What is asked:
Seek out every line containing the word "that", and copy each.

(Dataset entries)

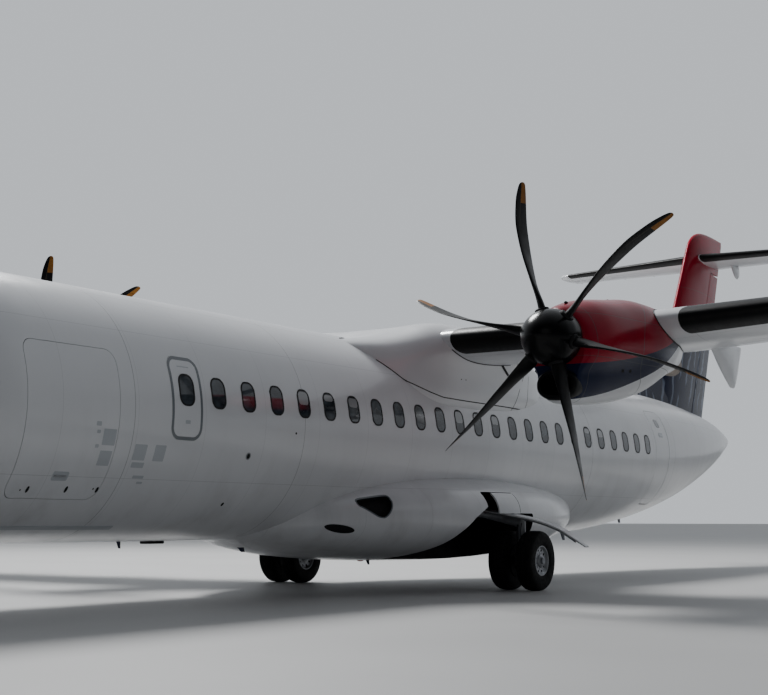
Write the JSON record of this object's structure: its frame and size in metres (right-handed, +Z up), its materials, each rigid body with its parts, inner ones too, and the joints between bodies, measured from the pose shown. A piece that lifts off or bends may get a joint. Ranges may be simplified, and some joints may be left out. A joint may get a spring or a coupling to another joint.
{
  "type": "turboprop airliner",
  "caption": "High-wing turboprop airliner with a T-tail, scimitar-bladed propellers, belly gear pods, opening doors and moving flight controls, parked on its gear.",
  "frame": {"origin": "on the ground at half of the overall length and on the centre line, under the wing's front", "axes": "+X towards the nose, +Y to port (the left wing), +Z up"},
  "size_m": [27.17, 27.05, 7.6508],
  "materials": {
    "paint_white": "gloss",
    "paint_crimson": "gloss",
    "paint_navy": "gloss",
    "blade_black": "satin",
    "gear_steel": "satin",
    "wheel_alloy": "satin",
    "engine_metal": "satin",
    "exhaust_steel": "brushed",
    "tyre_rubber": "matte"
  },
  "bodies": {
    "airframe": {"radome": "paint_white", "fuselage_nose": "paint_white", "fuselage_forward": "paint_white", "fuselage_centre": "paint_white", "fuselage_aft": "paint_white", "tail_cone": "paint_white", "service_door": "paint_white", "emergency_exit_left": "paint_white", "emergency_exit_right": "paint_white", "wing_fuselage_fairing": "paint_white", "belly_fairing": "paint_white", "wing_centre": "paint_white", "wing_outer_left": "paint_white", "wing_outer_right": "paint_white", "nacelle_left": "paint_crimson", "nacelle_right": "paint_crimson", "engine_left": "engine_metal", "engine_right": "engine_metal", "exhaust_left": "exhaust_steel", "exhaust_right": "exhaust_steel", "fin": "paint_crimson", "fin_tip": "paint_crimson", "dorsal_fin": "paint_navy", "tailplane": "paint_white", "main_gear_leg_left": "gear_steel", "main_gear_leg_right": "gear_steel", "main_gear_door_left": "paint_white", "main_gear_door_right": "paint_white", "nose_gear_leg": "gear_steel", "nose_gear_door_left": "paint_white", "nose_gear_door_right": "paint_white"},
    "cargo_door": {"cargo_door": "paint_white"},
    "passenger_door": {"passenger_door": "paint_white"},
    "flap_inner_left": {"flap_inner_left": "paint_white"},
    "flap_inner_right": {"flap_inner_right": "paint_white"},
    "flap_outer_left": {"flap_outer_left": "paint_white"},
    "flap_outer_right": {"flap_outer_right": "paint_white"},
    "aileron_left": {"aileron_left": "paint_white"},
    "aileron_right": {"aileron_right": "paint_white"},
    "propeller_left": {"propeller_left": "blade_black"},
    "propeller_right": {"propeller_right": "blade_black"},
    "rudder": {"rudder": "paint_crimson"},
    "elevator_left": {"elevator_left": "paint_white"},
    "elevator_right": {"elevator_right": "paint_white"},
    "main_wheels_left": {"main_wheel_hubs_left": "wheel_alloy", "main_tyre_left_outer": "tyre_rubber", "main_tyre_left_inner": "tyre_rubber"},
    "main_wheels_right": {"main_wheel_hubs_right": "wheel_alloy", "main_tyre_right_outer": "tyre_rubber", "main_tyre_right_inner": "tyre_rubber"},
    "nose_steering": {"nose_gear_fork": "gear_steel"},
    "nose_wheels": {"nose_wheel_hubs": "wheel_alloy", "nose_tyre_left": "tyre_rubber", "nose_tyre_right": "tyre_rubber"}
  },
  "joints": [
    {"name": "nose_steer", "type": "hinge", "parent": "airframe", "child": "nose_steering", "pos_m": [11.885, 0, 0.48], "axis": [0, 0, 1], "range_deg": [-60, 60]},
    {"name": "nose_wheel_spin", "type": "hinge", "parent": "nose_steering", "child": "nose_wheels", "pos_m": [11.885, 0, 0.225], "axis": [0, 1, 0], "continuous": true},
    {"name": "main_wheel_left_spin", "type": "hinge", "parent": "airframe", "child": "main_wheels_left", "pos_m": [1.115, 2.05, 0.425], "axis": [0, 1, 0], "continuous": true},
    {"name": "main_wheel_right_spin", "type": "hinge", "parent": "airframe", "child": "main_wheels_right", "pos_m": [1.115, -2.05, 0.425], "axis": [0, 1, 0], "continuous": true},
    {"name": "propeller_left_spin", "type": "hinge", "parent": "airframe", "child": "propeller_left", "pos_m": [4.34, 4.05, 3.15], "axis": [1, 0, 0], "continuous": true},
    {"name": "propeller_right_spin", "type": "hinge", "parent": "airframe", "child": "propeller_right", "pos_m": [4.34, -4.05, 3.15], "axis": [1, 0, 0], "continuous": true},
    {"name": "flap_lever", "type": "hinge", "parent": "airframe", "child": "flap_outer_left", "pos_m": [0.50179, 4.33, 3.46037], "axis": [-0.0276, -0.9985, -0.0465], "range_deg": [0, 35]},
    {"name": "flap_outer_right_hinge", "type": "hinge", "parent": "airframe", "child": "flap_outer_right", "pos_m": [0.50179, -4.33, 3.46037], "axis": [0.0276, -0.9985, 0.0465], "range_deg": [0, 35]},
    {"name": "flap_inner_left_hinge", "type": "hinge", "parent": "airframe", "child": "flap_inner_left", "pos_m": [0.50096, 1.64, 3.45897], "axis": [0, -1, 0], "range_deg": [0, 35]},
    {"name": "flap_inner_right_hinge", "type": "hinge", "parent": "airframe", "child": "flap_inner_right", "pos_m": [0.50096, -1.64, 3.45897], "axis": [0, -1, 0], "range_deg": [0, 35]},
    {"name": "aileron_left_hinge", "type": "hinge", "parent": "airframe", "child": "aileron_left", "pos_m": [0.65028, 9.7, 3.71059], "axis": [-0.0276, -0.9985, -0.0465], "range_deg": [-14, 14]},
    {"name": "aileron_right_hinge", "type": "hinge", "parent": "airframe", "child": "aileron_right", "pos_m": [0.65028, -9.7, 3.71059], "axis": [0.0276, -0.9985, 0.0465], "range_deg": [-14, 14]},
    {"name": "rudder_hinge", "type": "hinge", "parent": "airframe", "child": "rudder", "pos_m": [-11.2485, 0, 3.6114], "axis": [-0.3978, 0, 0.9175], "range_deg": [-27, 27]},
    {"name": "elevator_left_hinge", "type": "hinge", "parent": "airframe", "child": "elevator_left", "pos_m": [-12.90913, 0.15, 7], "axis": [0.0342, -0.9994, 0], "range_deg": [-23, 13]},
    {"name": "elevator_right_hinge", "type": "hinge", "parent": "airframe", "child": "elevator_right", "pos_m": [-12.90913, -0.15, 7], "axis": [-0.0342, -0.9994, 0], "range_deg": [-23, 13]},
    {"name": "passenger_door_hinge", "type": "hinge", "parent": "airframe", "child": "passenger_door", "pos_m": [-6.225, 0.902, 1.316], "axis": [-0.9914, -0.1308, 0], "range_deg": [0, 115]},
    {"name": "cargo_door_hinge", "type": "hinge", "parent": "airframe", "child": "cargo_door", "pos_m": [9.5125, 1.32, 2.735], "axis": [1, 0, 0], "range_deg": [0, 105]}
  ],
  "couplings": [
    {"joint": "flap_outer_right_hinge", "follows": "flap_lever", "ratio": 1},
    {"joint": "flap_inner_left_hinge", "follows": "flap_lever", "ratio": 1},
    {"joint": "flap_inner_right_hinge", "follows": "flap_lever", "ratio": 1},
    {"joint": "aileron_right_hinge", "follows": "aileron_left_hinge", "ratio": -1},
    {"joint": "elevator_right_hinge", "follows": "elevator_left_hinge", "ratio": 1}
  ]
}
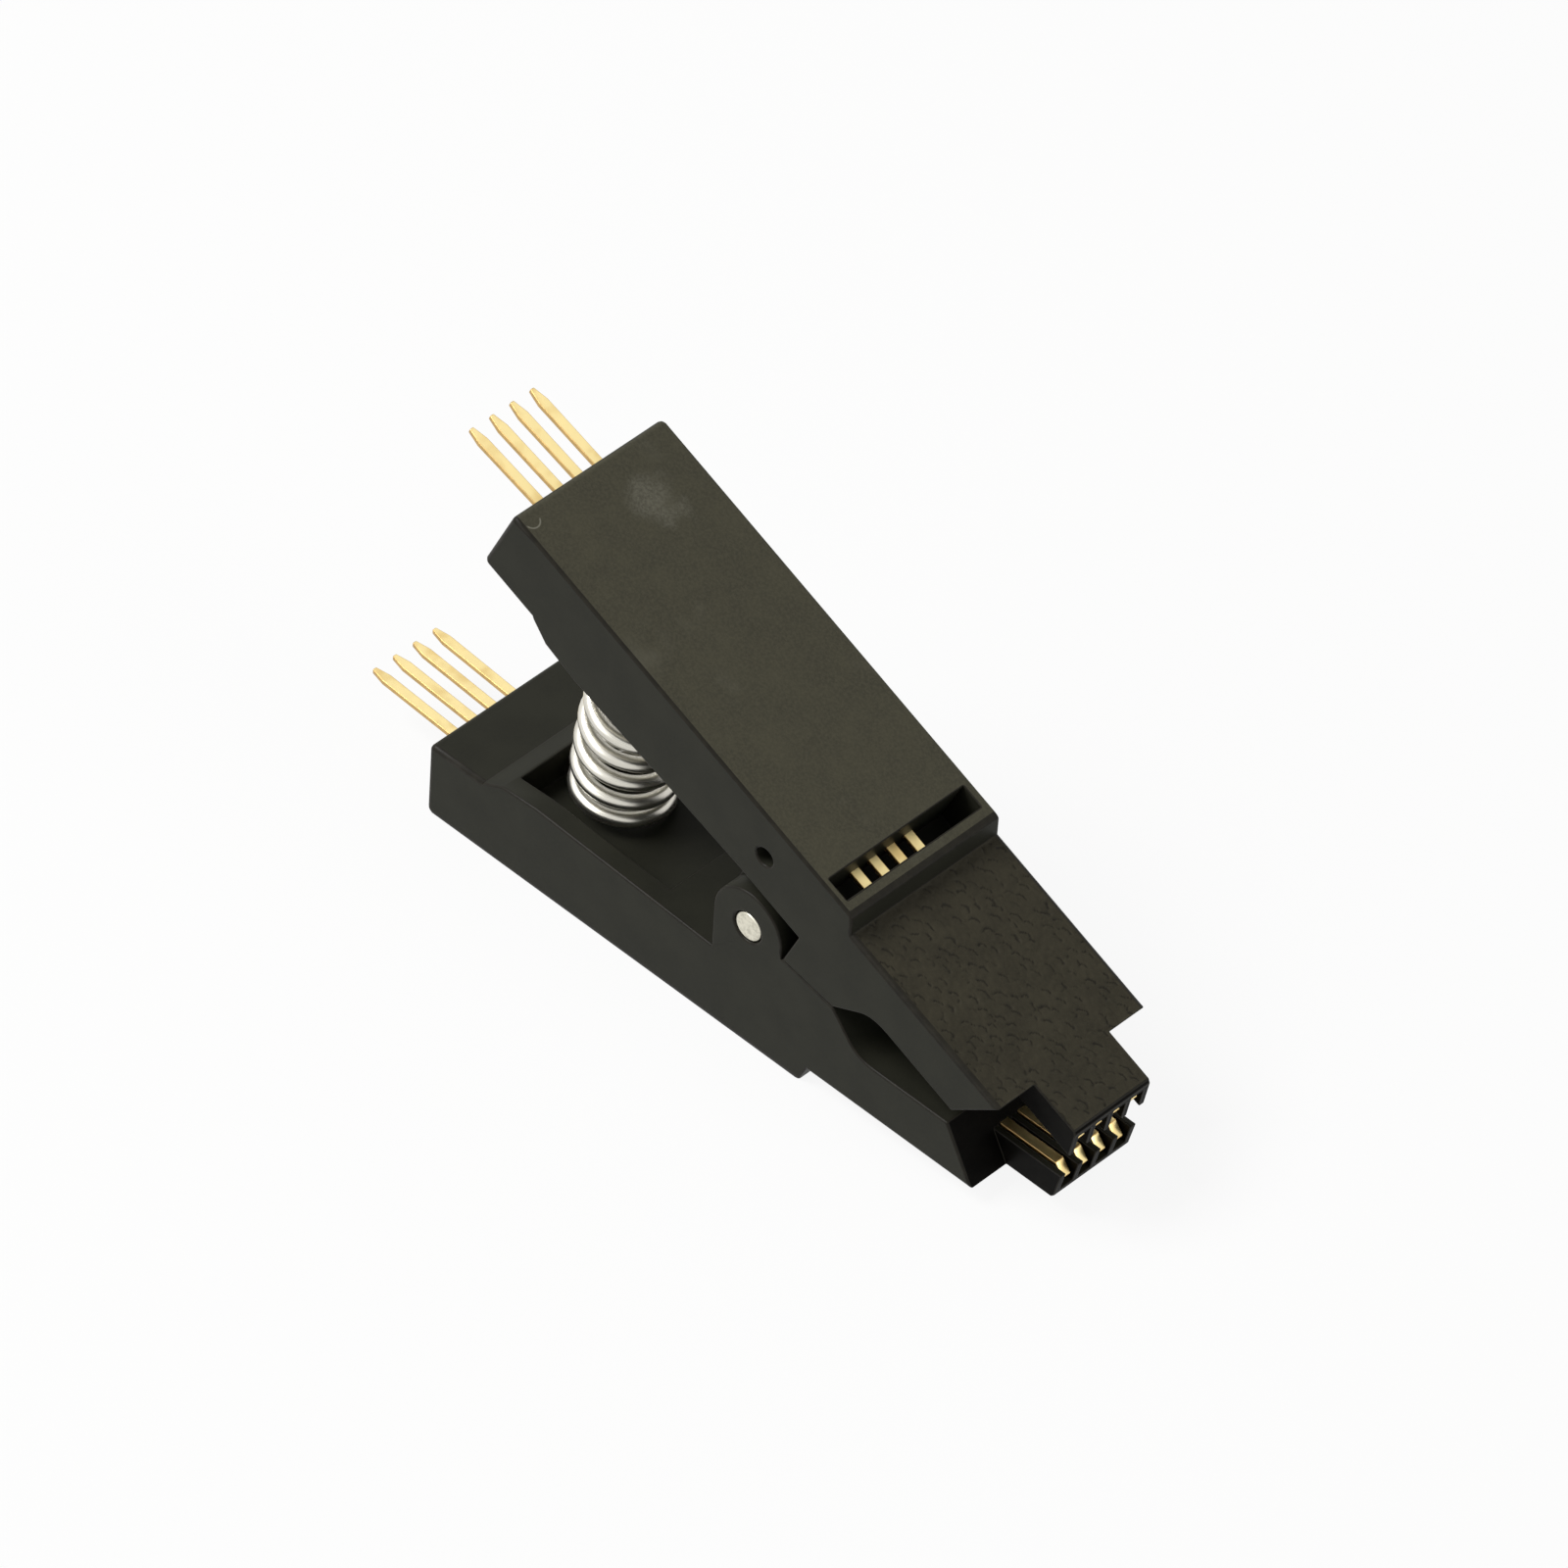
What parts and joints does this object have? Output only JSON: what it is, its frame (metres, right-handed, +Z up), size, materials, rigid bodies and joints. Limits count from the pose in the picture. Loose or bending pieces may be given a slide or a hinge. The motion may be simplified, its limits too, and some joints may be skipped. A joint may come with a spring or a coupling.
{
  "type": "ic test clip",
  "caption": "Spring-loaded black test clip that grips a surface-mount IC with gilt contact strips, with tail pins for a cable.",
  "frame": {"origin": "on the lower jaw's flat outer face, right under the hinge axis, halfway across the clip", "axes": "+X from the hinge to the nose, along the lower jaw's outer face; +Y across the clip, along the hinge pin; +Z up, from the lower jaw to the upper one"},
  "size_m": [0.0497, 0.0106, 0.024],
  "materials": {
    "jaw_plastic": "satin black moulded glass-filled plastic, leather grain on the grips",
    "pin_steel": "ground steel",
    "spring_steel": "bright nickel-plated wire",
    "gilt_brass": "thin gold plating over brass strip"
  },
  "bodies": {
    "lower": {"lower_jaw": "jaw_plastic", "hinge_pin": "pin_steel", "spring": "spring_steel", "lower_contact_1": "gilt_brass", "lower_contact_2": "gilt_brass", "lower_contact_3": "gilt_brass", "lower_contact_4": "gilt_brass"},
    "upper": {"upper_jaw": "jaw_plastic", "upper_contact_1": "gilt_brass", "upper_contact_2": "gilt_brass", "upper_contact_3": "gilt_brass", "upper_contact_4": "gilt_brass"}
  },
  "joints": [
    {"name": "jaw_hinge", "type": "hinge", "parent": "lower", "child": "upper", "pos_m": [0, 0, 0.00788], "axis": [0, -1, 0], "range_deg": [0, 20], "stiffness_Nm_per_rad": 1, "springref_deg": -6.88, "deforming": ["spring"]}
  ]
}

Task response:
Write the JSON record of this object's structure: its frame and size in metres (right-handed, +Z up), its materials, each rigid body with its parts, inner ones too, and the joints between bodies, measured from the pose shown. A piece that lifts off or bends may get a joint. Ranges may be simplified, and some joints may be left out. A joint may get a spring or a coupling to another joint.
  "caption": "Spring-loaded black test clip that grips a surface-mount IC with gilt contact strips, with tail pins for a cable.",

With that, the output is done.